SET EXERCISE >> Nothing but the lines from the line that contains "fluted = turned_blank().cut(flute_turns())" through the line that contains "obj.matrix_parent_inverse = Matrix.Identity(4)" should appear in the output, each reproduced exactly.

GIVEN MATERIAL >>
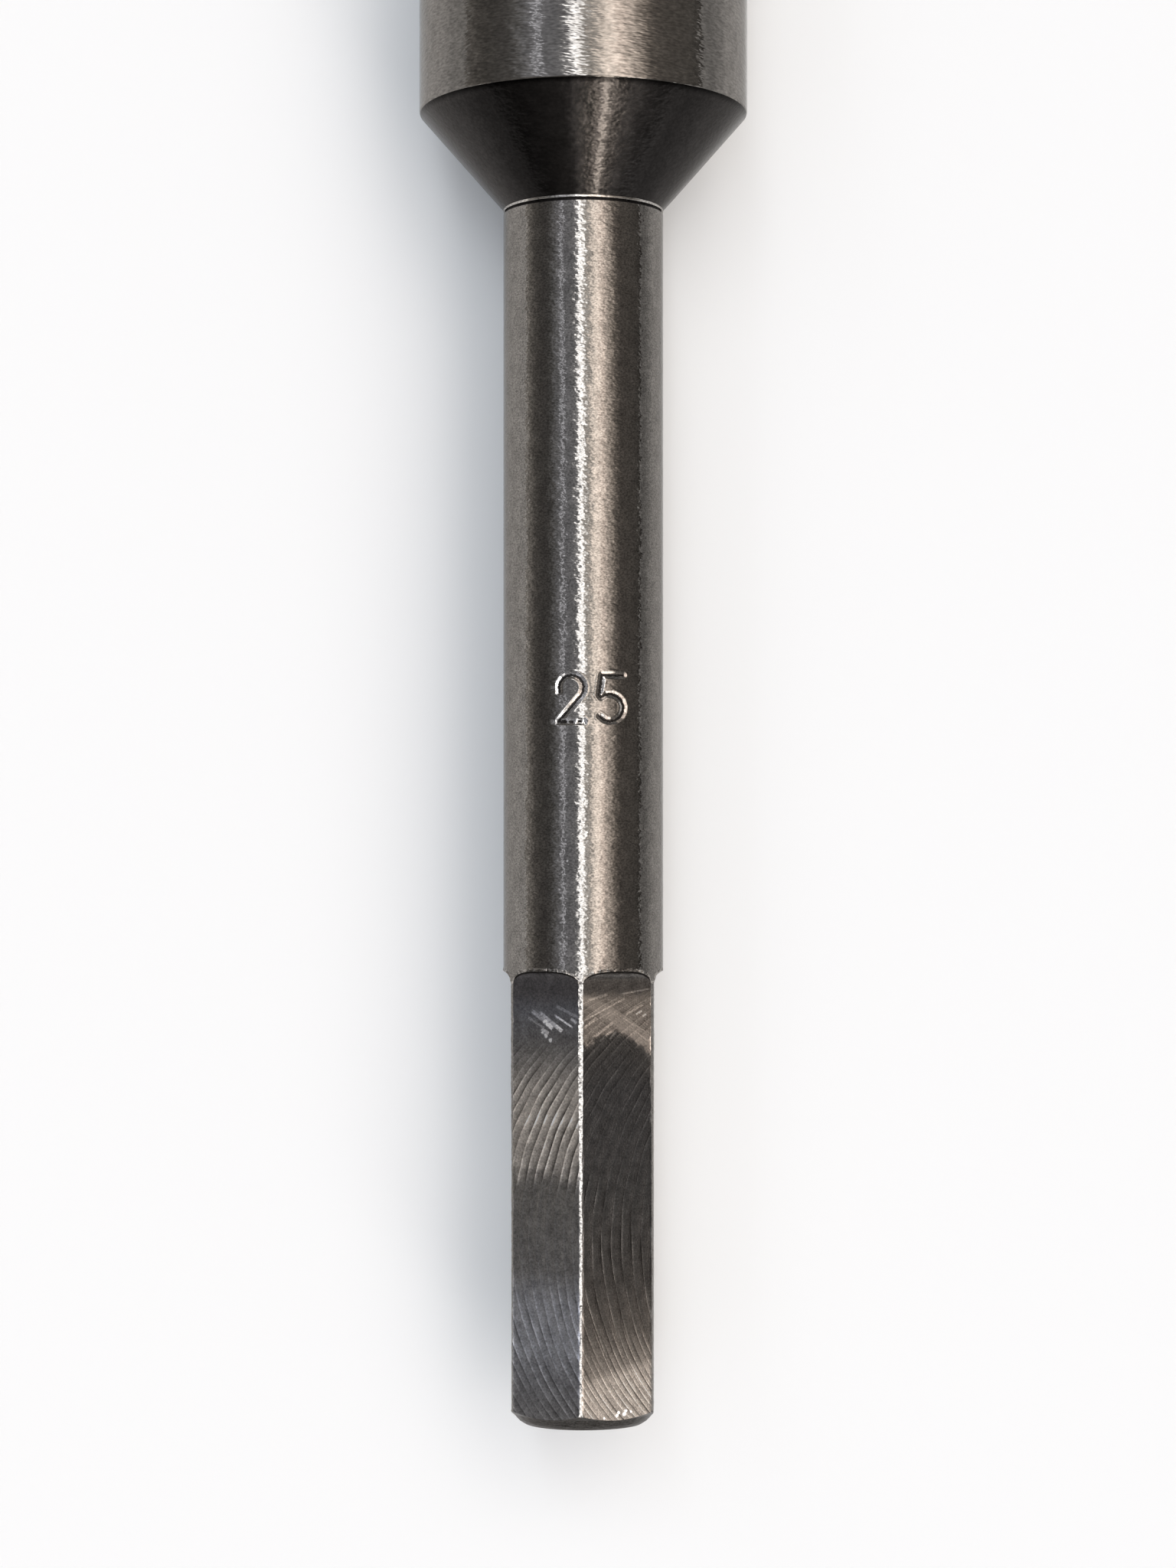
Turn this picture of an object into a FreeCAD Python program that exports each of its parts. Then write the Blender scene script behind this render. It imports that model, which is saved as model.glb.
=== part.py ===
import FreeCAD, Part
import math
import os

# Auger bit for wood, with a hexagonal machine shank. It is one piece of steel.
# It is built along its own axis: "along" is the distance from the end of the shank
# towards the point, and angles turn right-handed about that direction. The finished
# bit is then laid on its side. Lengths are in millimetres, angles in degrees.

# Whole bit
total_length = 320.0
body_diameter = 25.0

# Shank
shank_diameter = 12.2
round_shank_length = 58.0
hexagon_length = 34.5
hexagon_across_flats = 10.8
hexagon_runout_radius = 1.0
hexagon_turn = 1.8
end_chamfer = 1.15

# Neck and collar
neck_bead_width = 0.2
neck_groove_width = 0.2
neck_groove_depth = 0.12
cone_angle_from_axis = 41.2
collar_edge_radius = 0.25
plain_collar_length = 18.0

# Helical flute
flute_pitch = 36.0
land_width = 13.0
core_diameter = 8.4
lifting_face_root_radius = 3.0
flute_runout_turn = 120.0

# Cutting head
lip_clearance_angle = 14.0
lip_lead_angle = 9.0
ridge_ahead_of_lip = 1.0
spur_height = 2.0
spur_root_depth = 3.0
spur_root_thickness = 3.2
spur_crest_thickness = 1.3
spur_crest_angle = 30.0
spur_behind_lip = 42.0

# Lead screw
screw_length = 12.0
screw_base_diameter = 7.2
screw_point_diameter = 0.6
thread_pitch = 2.0
thread_depth = 0.85
thread_root_width = 1.1

# Sizes and places that follow from the ones above
body_radius = body_diameter / 2
shank_radius = shank_diameter / 2
core_radius = core_diameter / 2
flute_width = flute_pitch - land_width
flute_depth = body_radius - core_radius
neck_along = hexagon_length + round_shank_length
cone_length = (body_radius - shank_radius) / math.tan(math.radians(cone_angle_from_axis))
collar_along = neck_along + cone_length
lip_along = total_length - screw_length
crown_along = lip_along + spur_height

# How far a cutting shape reaches past the metal it cuts, and how finely a helix is laid out
overrun = 2.0
reach = 2 * body_diameter
sections_per_turn = 12

centre = FreeCAD.Vector(0, 0, 0)
across = FreeCAD.Vector(1, 0, 0)
axis_line = FreeCAD.Vector(0, 0, 1)


def at(radius, angle, along):
    """A point from its distance to the axis, its angle and its place along the bit."""
    turn = math.radians(angle)
    return FreeCAD.Vector(radius * math.cos(turn), radius * math.sin(turn), along)


def turned_blank():
    """The bit as it leaves the lathe: chamfered shank, grooved neck, cone and body."""
    slope = math.radians(cone_angle_from_axis)
    edge_reach = collar_edge_radius * math.tan(slope / 2)
    edge_centre = body_radius - collar_edge_radius
    groove_end = neck_along - neck_bead_width
    groove_start = groove_end - neck_groove_width
    groove_radius = shank_radius - neck_groove_depth

    cone_end = at(body_radius - edge_reach * math.sin(slope), 0,
                  collar_along - edge_reach * math.cos(slope))
    edge_middle = at(edge_centre + collar_edge_radius * math.cos(slope / 2), 0,
                     collar_along + edge_reach - collar_edge_radius * math.sin(slope / 2))
    body_start = at(body_radius, 0, collar_along + edge_reach)

    shank_outline = [
        at(0, 0, 0),
        at(shank_radius - end_chamfer, 0, 0),
        at(shank_radius, 0, end_chamfer),
        at(shank_radius, 0, groove_start),
        at(groove_radius, 0, groove_start),
        at(groove_radius, 0, groove_end),
        at(shank_radius, 0, groove_end),
        at(shank_radius, 0, neck_along),
        cone_end,
    ]
    body_outline = [
        body_start,
        at(body_radius, 0, crown_along),
        at(0, 0, crown_along),
        at(0, 0, 0),
    ]
    edges = Part.makePolygon(shank_outline).Edges
    edges.append(Part.Arc(cone_end, edge_middle, body_start).toShape())
    edges += Part.makePolygon(body_outline).Edges
    return Part.Face(Part.Wire(edges)).revolve(centre, axis_line, 360)


def flute_section(angle, lift):
    """The space the chips travel in, cut by the plane through the axis at an angle.

    The lifting face is square to the axis, with a small radius at the core. The far
    side sweeps up from the core in one large radius. Lift raises the section out of
    the body.
    """
    lifting_face = lip_along + flute_pitch * angle / 360
    floor = core_radius + lift
    outside = body_radius + overrun + lift
    root = lifting_face_root_radius
    sweep = min(flute_depth + overrun / 2, flute_width - root - overrun / 2)
    diagonal = 1 - math.sqrt(0.5)

    def corner(radius, behind):
        return at(radius, angle, lifting_face - behind)

    face_top = corner(outside, 0)
    root_top = corner(floor + root, 0)
    root_middle = corner(floor + root * diagonal, root * diagonal)
    root_end = corner(floor, root)
    sweep_start = corner(floor, flute_width - sweep)
    sweep_middle = corner(floor + sweep * diagonal, flute_width - sweep * diagonal)
    sweep_end = corner(floor + sweep, flute_width)
    far_top = corner(outside, flute_width)
    edges = [
        Part.makeLine(face_top, root_top),
        Part.Arc(root_top, root_middle, root_end).toShape(),
        Part.makeLine(root_end, sweep_start),
        Part.Arc(sweep_start, sweep_middle, sweep_end).toShape(),
        Part.makeLine(sweep_end, far_top),
        Part.makeLine(far_top, face_top),
    ]
    return Part.Wire(edges)


def flute_turns():
    """One right-handed flute, turn by turn, from its rise out of the collar to the lip."""
    degrees_per_length = 360 / flute_pitch
    flute_start = collar_along + plain_collar_length + flute_width
    first_angle = (flute_start - lip_along) * degrees_per_length
    last_angle = (flute_width + spur_height + overrun) * degrees_per_length
    full_rise = flute_depth + overrun
    turns = math.ceil((last_angle - first_angle) / 360)
    step = (last_angle - first_angle) / (turns * sections_per_turn)
    sections = []
    for index in range(turns * sections_per_turn + 1):
        turned = index * step
        runout = max(0, 1 - turned / flute_runout_turn)
        lift = full_rise * (1 - math.cos(math.pi * runout)) / 2
        sections.append(flute_section(first_angle + turned, lift))
    starts = range(0, turns * sections_per_turn, sections_per_turn)
    return [Part.makeLoft(sections[start:start + sections_per_turn + 1], True, False)
            for start in starts]


def space_above_lip(slope):
    """The space above a plane that slopes away from a ridge just ahead of the lip."""
    space = Part.makeBox(2 * reach, 2 * reach, reach, FreeCAD.Vector(-reach, -reach, 0))
    space.rotate(centre, across, slope)
    space.translate(FreeCAD.Vector(0, ridge_ahead_of_lip, lip_along))
    return space


def spur():
    """The scoring spur: a fin on the rim behind the lip, thin at its falling crest."""
    root_along = lip_along - spur_root_depth
    height = crown_along - root_along
    foot = FreeCAD.Vector(0, 0, root_along)
    rim = Part.makeCylinder(body_radius + overrun, height, foot)
    hollow = Part.makeCone(body_radius - spur_root_thickness,
                           body_radius - spur_crest_thickness, height, foot)
    below_crest = Part.makeBox(reach, 2 * reach, reach, FreeCAD.Vector(0, -reach, -reach))
    below_crest.rotate(centre, across, spur_crest_angle)
    behind_edge = Part.makeBox(reach, reach, 2 * reach, FreeCAD.Vector(0, -reach, -reach))
    fin = below_crest.common(behind_edge)
    fin.translate(FreeCAD.Vector(0, 0, crown_along))
    fin.rotate(centre, axis_line, -spur_behind_lip)
    return rim.cut(hollow).common(fin)


def lead_screw_core():
    """The tapered core of the lead screw, seated in the core of the bit."""
    point_radius = screw_point_diameter / 2
    base_radius = screw_base_diameter / 2 - thread_depth
    taper = (base_radius - point_radius) / screw_length
    return Part.makeCone(base_radius + taper * overrun, point_radius,
                         screw_length + overrun, FreeCAD.Vector(0, 0, lip_along - overrun))


def thread_section(height):
    """The ridge of the thread at a height above the lip. It shrinks to the point."""
    left = 1 - max(0, height) / screw_length
    point_radius = screw_point_diameter / 2
    root = point_radius + (screw_base_diameter / 2 - thread_depth - point_radius) * left
    crest = root + thread_depth * left
    half_width = thread_root_width * (1 + left) / 4
    sunk = thread_depth * left / 3
    spread = half_width * (1 + sunk / (crest - root))
    angle = 360 * height / thread_pitch
    along = lip_along + height
    corners = [
        at(root - sunk, angle, along - spread),
        at(crest, angle, along),
        at(root - sunk, angle, along + spread),
    ]
    return Part.makePolygon(corners + corners[:1])


def lead_screw_thread():
    """One right-handed thread, from inside the head to just short of the point."""
    first_height = -thread_pitch
    last_height = screw_length - thread_pitch / 2
    turns = (last_height - first_height) / thread_pitch
    count = math.ceil(turns * sections_per_turn)
    step = (last_height - first_height) / count
    sections = [thread_section(first_height + step * index) for index in range(count + 1)]
    return Part.makeLoft(sections, True, False)


def hexagon_cutter(angle):
    """Cuts one flat of the hexagon, with a concave run-out at its upper end."""
    flat = hexagon_across_flats / 2
    radius = hexagon_runout_radius
    outside = flat + radius + shank_radius
    diagonal = 1 - math.sqrt(0.5)
    start = at(flat, 0, -overrun)
    runout_start = at(flat, 0, hexagon_length - radius)
    runout_middle = at(flat + radius * diagonal, 0, hexagon_length - radius * diagonal)
    runout_end = at(flat + radius, 0, hexagon_length)
    top = at(outside, 0, hexagon_length)
    bottom = at(outside, 0, -overrun)
    edges = [
        Part.makeLine(start, runout_start),
        Part.Arc(runout_start, runout_middle, runout_end).toShape(),
        Part.makeLine(runout_end, top),
        Part.makeLine(top, bottom),
        Part.makeLine(bottom, start),
    ]
    cutter = Part.Face(Part.Wire(edges)).extrude(FreeCAD.Vector(0, 2 * shank_diameter, 0))
    cutter.translate(FreeCAD.Vector(0, -shank_diameter, 0))
    cutter.rotate(centre, axis_line, angle)
    return cutter


def cut_head(bit):
    """Grinds the lip and its clearance, and leaves the spur standing."""
    waste = space_above_lip(lip_clearance_angle).fuse(space_above_lip(-lip_lead_angle))
    return bit.cut(waste.cut(spur()))


def heavy_side_down(bit):
    """Turns the bit about its axis to the way up in which it comes to rest."""
    heavy = bit.CenterOfMass
    down = 90
    bit.rotate(centre, axis_line, down - math.degrees(math.atan2(heavy.y, heavy.x)))
    return bit


def cut_hexagon(bit):
    """Mills six flats. One corner of the hexagon faces nearly straight up."""
    up = -90
    first_flat = up - hexagon_turn + 30
    for index in range(6):
        bit = bit.cut(hexagon_cutter(first_flat + 60 * index))
    return bit


def laid_down(bit):
    """Lays the bit on its side, its point towards +Y and its middle over the origin."""
    bit.rotate(centre, across, -90)
    bit.translate(FreeCAD.Vector(0, -total_length / 2, body_radius))
    return bit


fluted = turned_blank().cut(flute_turns())
headed = cut_head(fluted)
with_screw = headed.fuse([lead_screw_core(), lead_screw_thread()])
auger_bit = laid_down(cut_hexagon(heavy_side_down(with_screw.Solids[0])))

parts_folder = "parts"
os.makedirs(parts_folder, exist_ok=True)
auger_bit.exportStep(os.path.join(parts_folder, "auger_bit.step"))
print("solids", len(auger_bit.Solids), "faces", len(auger_bit.Faces), "valid", auger_bit.isValid())
print("box", auger_bit.BoundBox)
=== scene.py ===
from math import acos, ceil, cos, degrees, hypot, pi, radians, sin, tan

import bmesh
import bpy
import numpy as np
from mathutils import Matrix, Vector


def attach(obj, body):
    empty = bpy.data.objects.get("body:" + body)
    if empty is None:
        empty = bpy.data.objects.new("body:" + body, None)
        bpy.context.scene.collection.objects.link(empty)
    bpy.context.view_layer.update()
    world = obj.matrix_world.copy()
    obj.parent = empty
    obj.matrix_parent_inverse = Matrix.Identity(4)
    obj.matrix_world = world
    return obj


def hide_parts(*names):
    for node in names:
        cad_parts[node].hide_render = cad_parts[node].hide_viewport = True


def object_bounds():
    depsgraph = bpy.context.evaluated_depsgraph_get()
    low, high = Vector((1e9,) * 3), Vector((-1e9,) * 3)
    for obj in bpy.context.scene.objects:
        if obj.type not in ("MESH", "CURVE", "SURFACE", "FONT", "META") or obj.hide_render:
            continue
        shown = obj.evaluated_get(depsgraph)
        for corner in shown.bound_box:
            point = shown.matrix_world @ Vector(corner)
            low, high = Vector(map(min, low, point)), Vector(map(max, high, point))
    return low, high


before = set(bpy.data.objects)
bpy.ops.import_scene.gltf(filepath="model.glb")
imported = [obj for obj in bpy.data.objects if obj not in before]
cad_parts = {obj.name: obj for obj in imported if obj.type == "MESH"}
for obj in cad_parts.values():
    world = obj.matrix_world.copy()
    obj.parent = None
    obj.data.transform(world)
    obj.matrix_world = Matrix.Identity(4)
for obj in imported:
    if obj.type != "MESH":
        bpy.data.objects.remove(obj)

# Auger bit for wood, seen from straight above the shank. The bit lies along Y with its
# point towards +Y. Its surface is laid out by the distance along the bit from the end
# of the shank, and by the angle about the axis from straight up, positive towards +X.
# Sizes here are in millimetres and degrees, and become metres where a mesh is made.

cad_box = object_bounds()
metres = 0.001
low, high = (np.array(corner) / metres for corner in cad_box)

# Whole bit
total_length = high[1] - low[1]
body_radius = 12.499
axis_height = 12.5
shank_end = low[1]

# Shank
shank_radius = 6.1
hexagon_length = 34.5
flat_height = 5.366
runout_radius = 1.0
first_flat_angle = 28.2
half_flat_angle = degrees(acos(flat_height / shank_radius))
runout_start = hexagon_length - runout_radius
# The rounded chamfer at the end, by its radius and the distance from the end
chamfer_radii = (4.5, 4.95, 5.385, 6.1)
chamfer_places = (0.0, 0.28, 0.8, 1.2)

# The cutter that milled the flats, and how far it moved between one mark and the next
cutter_radius = 19.8
cutter_along = 14.3
cutter_feed = (0.84, 0.76, 0.76, 0.76, 0.76, 0.76)
mark_depth = 0.016

# Neck, cone and collar
neck_along = 92.5
bead_width = 0.2
bead_rounding = 0.04
groove_width = 0.24
groove_wall = 0.03
groove_depth = 0.16
groove_end = neck_along - bead_width
groove_start = groove_end - groove_width
cone_angle = 41.2
collar_edge_radius = 0.25
cone_length = (body_radius - shank_radius) / tan(radians(cone_angle))
collar_along = neck_along + cone_length
# Above this ring the rows are wound round the bit with the flute
ring_along = collar_along + 1.5

# Helical flute
flute_pitch = 36.0
flute_width = 23.0
core_radius = 4.2
root_radius = 3.0
sweep_radius = 9.3
plain_collar_length = 18.0
runout_turn = 120.0
full_lift = 10.3
screw_length = 12.0
lip_along = total_length - screw_length
head_turn = 56.35
blank_end = lip_along + 5.0

# Cutting head and lead screw
clearance_angle = 14.0
lead_angle = 9.0
ridge_ahead = 1.0
spur_height = 2.0
spur_root_depth = 3.6
spur_root_thickness = 3.2
spur_crest_thickness = 1.3
spur_crest_angle = 30.0
spur_behind_lip = 42.0
screw_base_radius = 3.6
screw_point_radius = 0.3
screw_seat = 2.0
thread_pitch = 2.0
thread_depth = 0.85
thread_root_width = 1.1
# How far the solids that shape the head go, and how far one goes through another
outside = 40.0
overlap = 1e-3

# How finely the surface is divided, and how near points of the rows are one. What the
# booleans leave below the last size is merged.
coarse_angle = 3.5
fine_angle = 0.52
fine_from, fine_to = -60.5, 57.0
hexagon_row = 0.23
number_row = 0.05
same_point = 1e-5
sliver_size = 0.001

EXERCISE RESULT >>
fluted = turned_blank().cut(flute_turns())
headed = cut_head(fluted)
with_screw = headed.fuse([lead_screw_core(), lead_screw_thread()])
auger_bit = laid_down(cut_hexagon(heavy_side_down(with_screw.Solids[0])))

parts_folder = "parts"
os.makedirs(parts_folder, exist_ok=True)
auger_bit.exportStep(os.path.join(parts_folder, "auger_bit.step"))
print("solids", len(auger_bit.Solids), "faces", len(auger_bit.Faces), "valid", auger_bit.isValid())
print("box", auger_bit.BoundBox)
=== scene.py ===
from math import acos, ceil, cos, degrees, hypot, pi, radians, sin, tan

import bmesh
import bpy
import numpy as np
from mathutils import Matrix, Vector


def attach(obj, body):
    empty = bpy.data.objects.get("body:" + body)
    if empty is None:
        empty = bpy.data.objects.new("body:" + body, None)
        bpy.context.scene.collection.objects.link(empty)
    bpy.context.view_layer.update()
    world = obj.matrix_world.copy()
    obj.parent = empty
    obj.matrix_parent_inverse = Matrix.Identity(4)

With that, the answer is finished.